### Given instruction
Make an exact copy of the listing below.
########################################
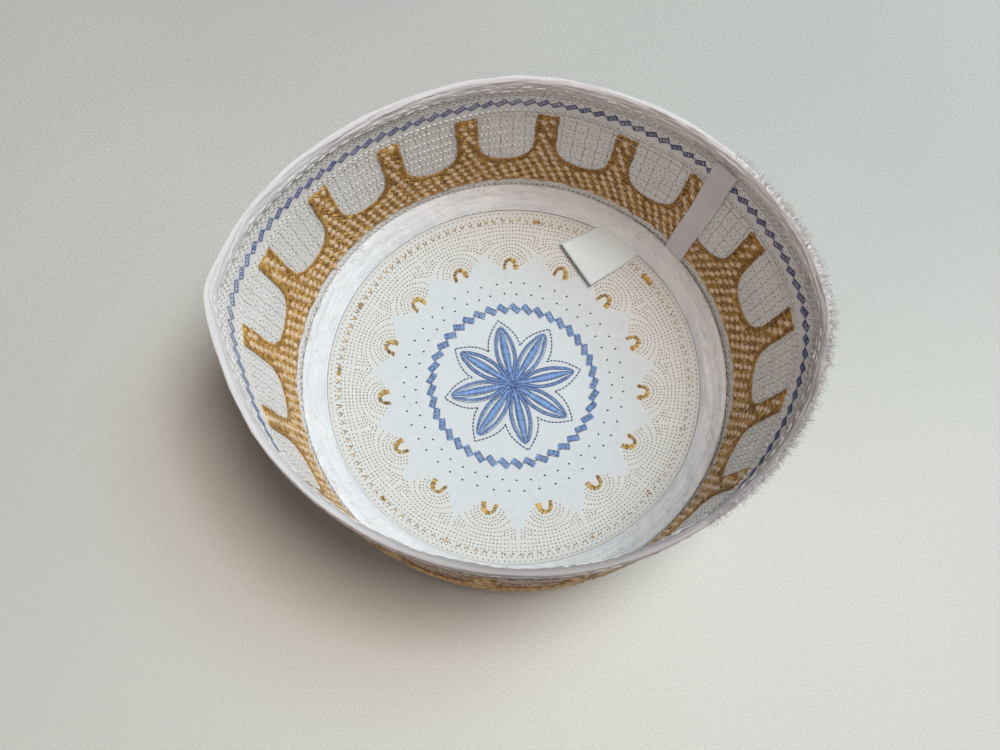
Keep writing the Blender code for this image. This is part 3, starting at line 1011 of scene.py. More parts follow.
# A few small bright stitches hold the tape down
def sewTape():
    dice = np.random.default_rng(55)
    rows = [np.arange(lowest, 0.90, tape["stitchPitch"]) for _, lowest in tape["stitchRows"]]
    heights = np.concatenate(rows)
    across = np.repeat([row[0] for row in tape["stitchRows"]], [len(row) for row in rows]) * tape["width"]
    across = across + dice.normal(0, 0.25 * mm, len(heights))
    turn = np.mod(across / cap["girth"], 1.0)
    depth = (tape["back"] + tape["thickness"] + tape["stitchLift"]) + 0 * turn
    place, onward, upward, inward = wallFrame(turn, heights, depth)
    along = turnedWay(upward, onward, dice.normal(0, 12, len(turn)))
    sewOn("tapeStitches", hairThread, (place, along, inward),
          dice.uniform(*tape["stitchLengths"], len(turn)) * mm, tape["stitchWidth"], tape["stitchHeight"],
          whiteThread, dice.uniform(0.7, 1.0, len(turn)))


# Size label: sewn in along the roll, its inner corners free and a little raised
label = {"edgeRadius": 75.2 * mm, "edgeAngles": (61.2, 45.2), "freeLeft": (19.9 * mm, 59.3 * mm),
         "freeRight": (32.1 * mm, 41.3 * mm), "thickness": 0.35 * mm, "gap": 0.45 * mm, "rise": 2.0 * mm}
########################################
### Reply to the task
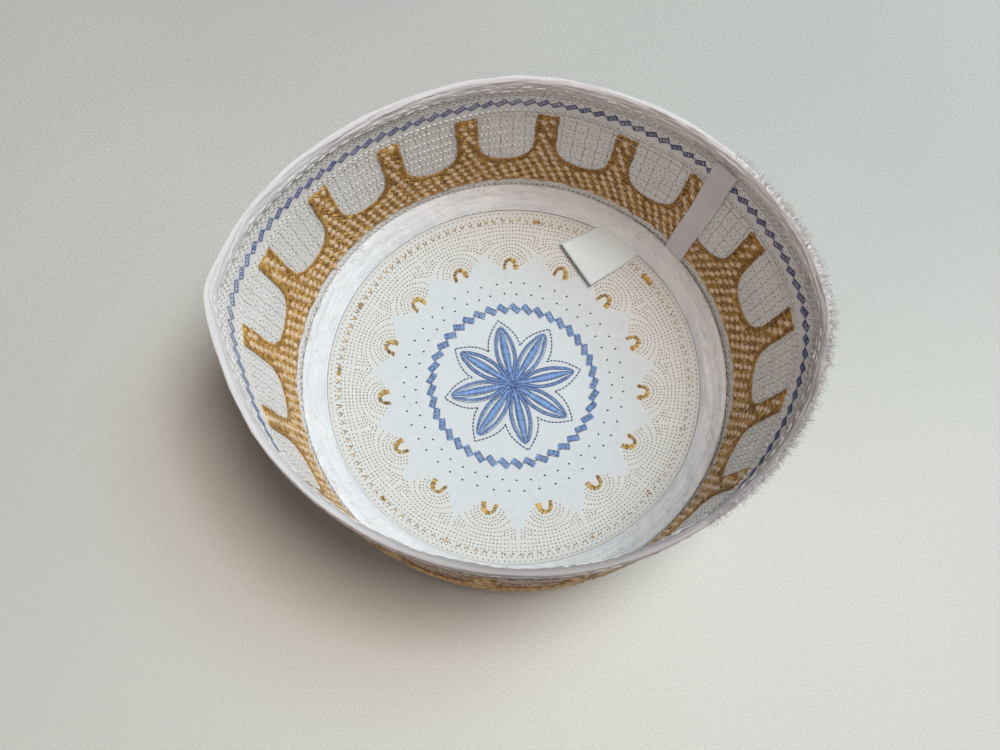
Keep writing the Blender code for this image. This is part 3, starting at line 1011 of scene.py. More parts follow.
# A few small bright stitches hold the tape down
def sewTape():
    dice = np.random.default_rng(55)
    rows = [np.arange(lowest, 0.90, tape["stitchPitch"]) for _, lowest in tape["stitchRows"]]
    heights = np.concatenate(rows)
    across = np.repeat([row[0] for row in tape["stitchRows"]], [len(row) for row in rows]) * tape["width"]
    across = across + dice.normal(0, 0.25 * mm, len(heights))
    turn = np.mod(across / cap["girth"], 1.0)
    depth = (tape["back"] + tape["thickness"] + tape["stitchLift"]) + 0 * turn
    place, onward, upward, inward = wallFrame(turn, heights, depth)
    along = turnedWay(upward, onward, dice.normal(0, 12, len(turn)))
    sewOn("tapeStitches", hairThread, (place, along, inward),
          dice.uniform(*tape["stitchLengths"], len(turn)) * mm, tape["stitchWidth"], tape["stitchHeight"],
          whiteThread, dice.uniform(0.7, 1.0, len(turn)))


# Size label: sewn in along the roll, its inner corners free and a little raised
label = {"edgeRadius": 75.2 * mm, "edgeAngles": (61.2, 45.2), "freeLeft": (19.9 * mm, 59.3 * mm),
         "freeRight": (32.1 * mm, 41.3 * mm), "thickness": 0.35 * mm, "gap": 0.45 * mm, "rise": 2.0 * mm}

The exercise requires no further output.